Enviarte a ti mismo por correo: la solución a muchos problemas

¿Cuántas veces nos hemos enviado mensajes a nosotros mismos para recordarnos algo? Quizá por eso algunos hayamos subido la apuesta y hemos pensado alguna vez: ¿no saldría más barato enviarse por mensajería o metido en una maleta que comprar un billete de avión? Pues en la historia ha habido personas que no lo han pensado, lo han hecho.
Si existe un caso célebre y llamativo, ese es sin duda el de Henry “Box” Brown. El sobrenombre ya anticipa su historia, pero si os dijésemos que se trataba de un hombre de raza negra… en 1849… en los Estados Unidos de América… ¿cómo os quedáis?


La chorprechita de Henry "Box" Brown
Pues sí, es lo que estás pensando: era un esclavo. Pero no fue un envío comercial. Nadie lo había comprado por Amazon ni nada parecido. Lo hizo por voluntad propia, pues era la forma de escapar de su condición.
Con la ayuda de una red de abolicionistas logró enviarse desde donde servía como esclavo, hasta Filadelfia, donde varios contactos de la Pennsylvania Anti-Slavery Society, le habían garantizado que podían liberarle.
Se introdujo en una pequeña caja e hizo un largo viaje de 27 horas que le llevó en tren, barco de vapor, ferry, etc. Con la mala suerte de que la mayor parte del tiempo la caja estuvo colocada boca abajo.
La pequeña May Pierstorff
Al llegar a Filadelfia, Henry salió de su caja y alcanzó su libertad, llegando a convertirse en uno de los mayores activistas de la Pennsylvania Anti-Slavery Society.
Sería lógico pensar que, después de que el caso de Henry saliese a la luz, se estableciese algún tipo de norma que impidiese el envío de seres humanos por correo, sin embargo no fue así. El National Postal Museum de Estados Unidos recoge el caso de los Pierstorff, de Grangeville (Idaho), que enviaron a su hija por correo en 1914.
Se trataba de un matrimonio obrero, cuya hija soñaba con viajar hasta Lewiston, en el mismo estado, para ver a su abuela. La distancia entre Grangeville y Lewiston es de apenas 120 kilómetros, y hoy en día se tarda poco más de una hora y cuarto en coche. Sin embargo, a principios del siglo XX, la cosa no era tan sencilla.

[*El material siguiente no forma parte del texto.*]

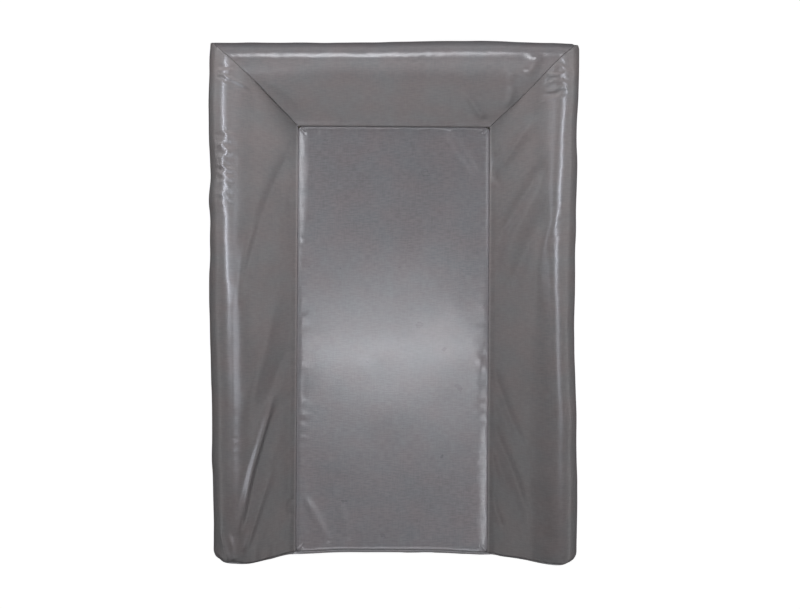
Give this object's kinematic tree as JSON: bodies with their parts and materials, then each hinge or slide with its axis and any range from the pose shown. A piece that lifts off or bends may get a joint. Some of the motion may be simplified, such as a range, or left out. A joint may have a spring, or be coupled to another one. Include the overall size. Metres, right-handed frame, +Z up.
{
  "type": "changing pad",
  "caption": "Contoured soft changing pad with three raised wedge sides, a flat padded lying panel and an open foot end, in a sewn coated-fabric cover.",
  "frame": {"origin": "middle of the underside, on the floor plane", "axes": "+Z up, +Y towards the raised head side, +X to the right seen from the open foot end"},
  "size_m": [0.5, 0.7, 0.092],
  "materials": {
    "coated_fabric": "semi-gloss",
    "foam": "matte",
    "wadding": "matte",
    "thread": "satin"
  },
  "bodies": {
    "root": {"centre_panel": "coated_fabric", "head_panel": "coated_fabric", "left_side_panel": "coated_fabric", "right_side_panel": "coated_fabric", "foot_end_panel": "coated_fabric", "underside_panel": "coated_fabric", "base_foam": "foam", "centre_foam": "foam", "centre_wadding": "wadding", "head_wedge_foam": "foam", "left_wedge_foam": "foam", "right_wedge_foam": "foam", "centre_seam_thread": "thread", "left_mitre_thread": "thread", "right_mitre_thread": "thread", "foot_seam_thread": "thread", "base_seam_thread": "thread"}
  },
  "joints": []
}
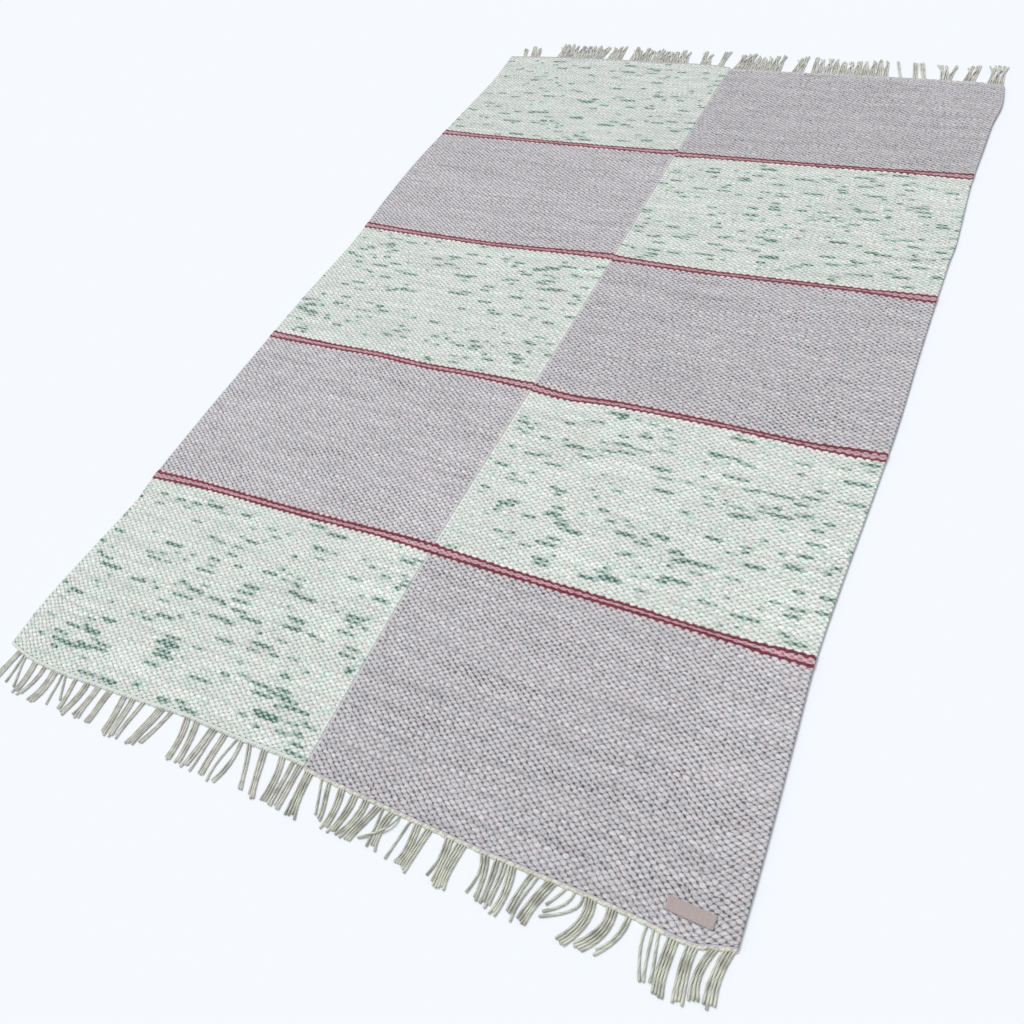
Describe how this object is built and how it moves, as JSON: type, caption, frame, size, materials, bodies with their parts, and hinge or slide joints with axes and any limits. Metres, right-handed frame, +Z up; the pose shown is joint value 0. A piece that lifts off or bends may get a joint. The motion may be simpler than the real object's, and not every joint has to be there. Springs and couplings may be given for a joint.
{
  "type": "kilim rug",
  "caption": "Flat-woven cotton kilim rug with chequered pale panels, narrow dark red stripes and a fringe at both short ends.",
  "frame": {"origin": "on the floor, under the middle of the whole rug with its fringe", "axes": "+X across the rug towards the strip that carries the label, +Y along the rug away from the labelled end, +Z up"},
  "size_m": [1.0267, 1.7499, 0.0065],
  "materials": {
    "mint_cotton": "coarse matt cotton flatweave, mint white with teal flecks, in panels with plain mauve grey ones",
    "mauve_cotton": "coarse matt cotton flatweave, heathered mauve grey, in panels with mint white flecked ones",
    "cream_yarn": "undyed twisted cotton yarn, matt",
    "label_cloth": "finely woven greyish pink tape, bare, faint sheen"
  },
  "bodies": {
    "root": {"left_strip": "mint_cotton", "right_strip": "mauve_cotton", "near_left_fringe": "cream_yarn", "near_right_fringe": "cream_yarn", "far_left_fringe": "cream_yarn", "far_right_fringe": "cream_yarn", "label": "label_cloth"}
  },
  "joints": []
}
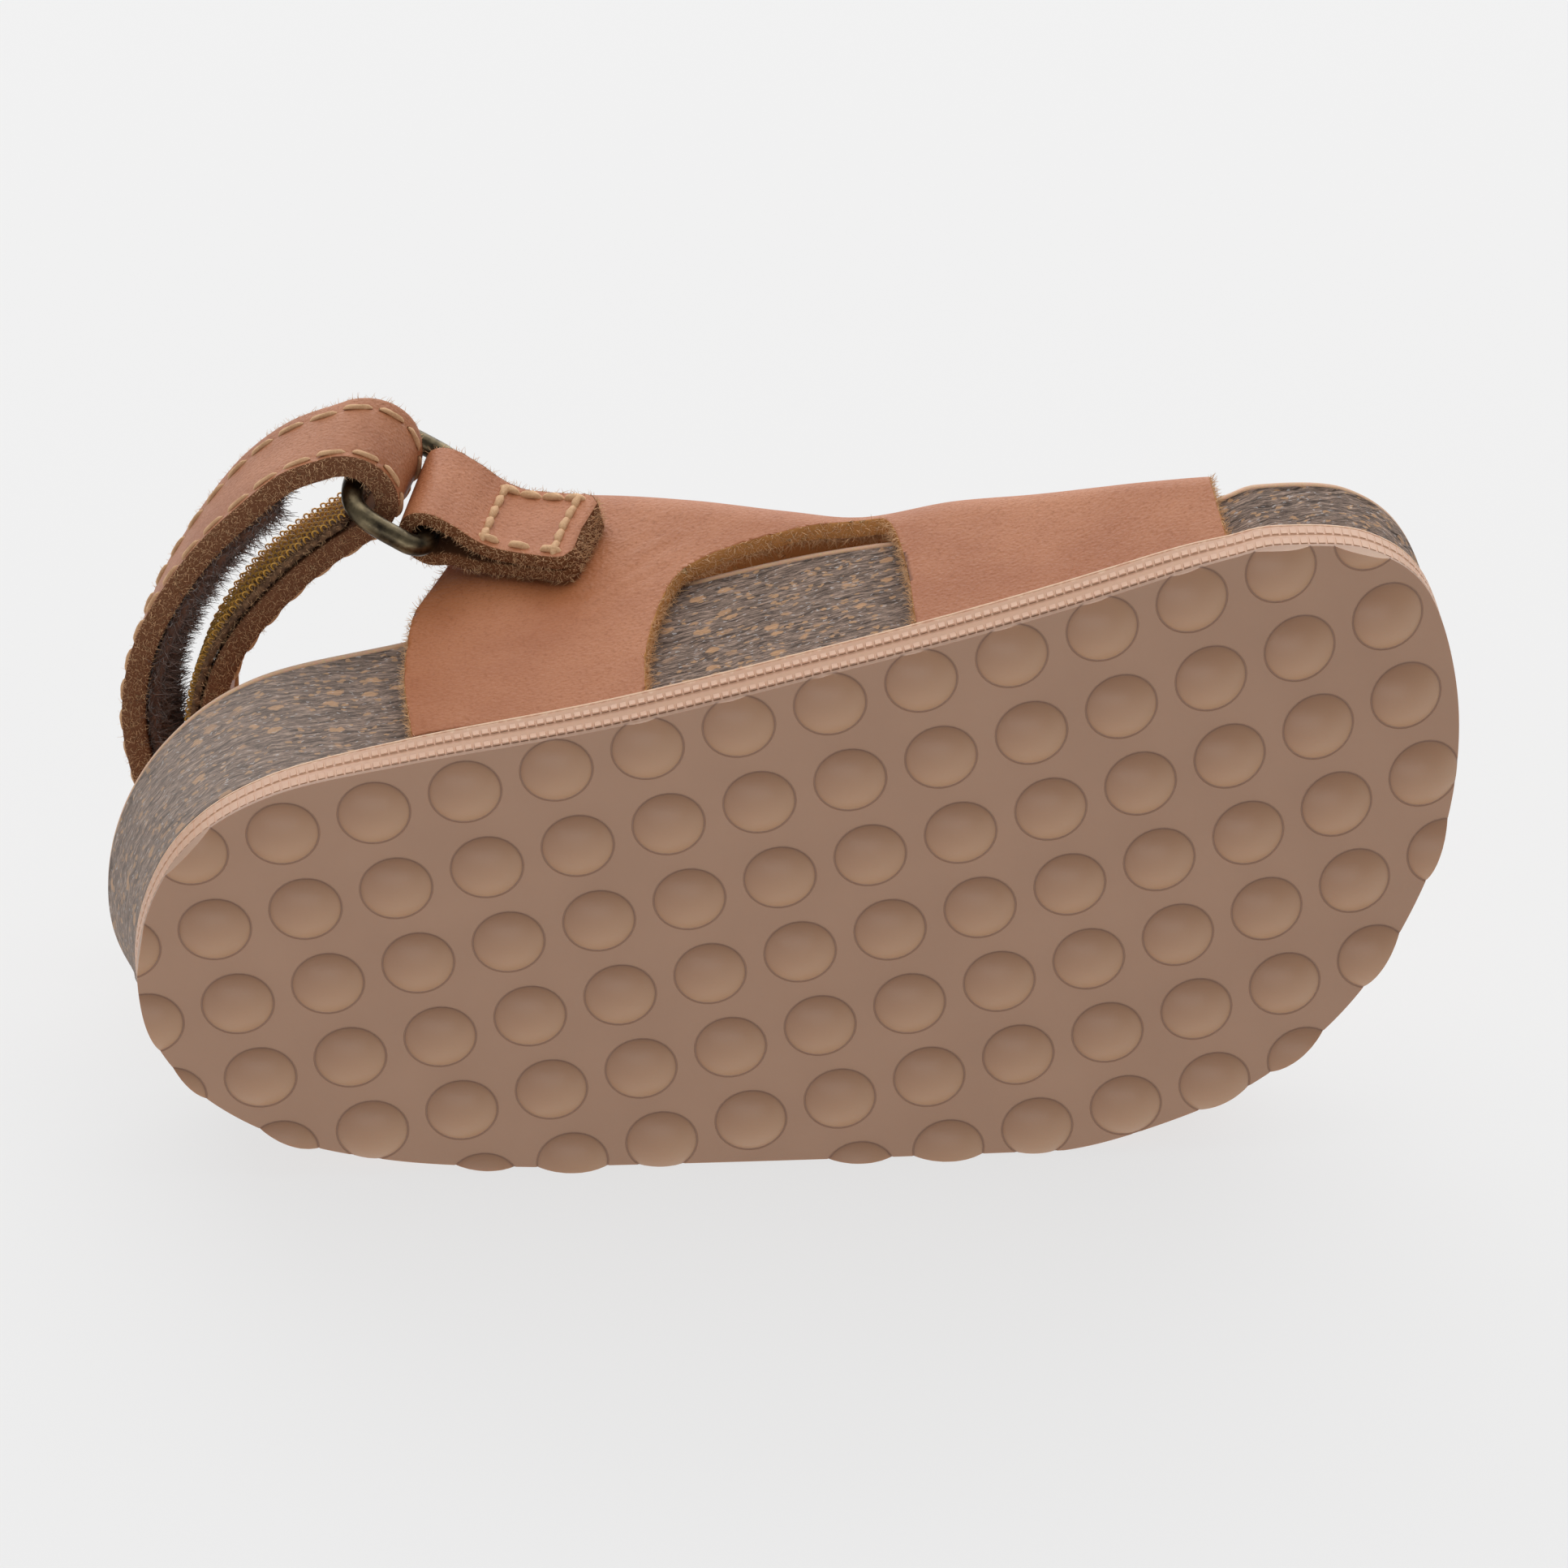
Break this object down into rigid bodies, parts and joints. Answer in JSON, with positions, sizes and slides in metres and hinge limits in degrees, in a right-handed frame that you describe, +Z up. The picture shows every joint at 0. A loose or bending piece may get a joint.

Por entonces, eran unos pocos privilegiados los que se podían permitir un automóvil, y además la red de carreteras era bastante más pobre de lo que es en la actualidad. La mejor forma de viajar de una localidad a la otra era en tren, y el billete suponía una cantidad inaccesible para los ingresos familiares.
Los Pierstorff echaron cuentas y concluyeron que salía mucho más barato enviar un paquete que pagar el billete de tren, y no querían dejar a su hija sin ver a su abuela. Indagaron un poco más, y se dieron cuenta de que no había ninguna norma que impidiese enviar a una persona por correo, la única limitación era el peso, así que ni cortos ni perezosos, se fueron a la oficina de correos.
El día 19 de febrero de 1914, los Pierstorff se plantaron en la oficina y un empleado pesó a la niña. May, que así se llamaba la niña, resultó pesar 48 libras, unos 22 kilos. Es decir, ¡2 libras menos del límite establecido en 50!
Sin nada que objetar, el empleado de correos sacó el franqueo: 53 céntimos. La familia pagó religiosamente, y la niña fue cargada junto al resto de mercancías en el vagón del tren destinado al correo.
Al llegar a Lewiston, nos dice el National Postal Museum, que fue recogida sana y salva por otro empleado, Leonard Mochel, que la acompañó a casa de su abuela.
Pero en la actualidad ya se ha tomado nota, y ahora sí que aparece reflejado en las normas de las empresas de mensajería y servicios de correo que no se puede enviar a personas. Es más, en la actualidad te puede salir cara la broma…
Uno de los últimos casos conocidos tuvo lugar en 2003, cuando Charles McKinley se envió como paquete a Desoto (Texas) para visitar a su familia. El paquete viajó en avión precisamente hasta Desoto, pero cuando ya casi estaba en su destino, el repartidor llamó a la policía porque decía haber visto un par de ojos en el interior de la caja.
El Departamento de Policía de Desoto arrestó a McKinley cuando ya casi estaba con su familia.
El pobre Charles McKinley arrestado.
El caso es que, aunque todos perseguían una noble causa, ya fuera su libertad o visitar a la familia, McKinley tuvo la mala suerte de nacer en la época equivocada, y al final la solución le salió más cara que los billetes de avión.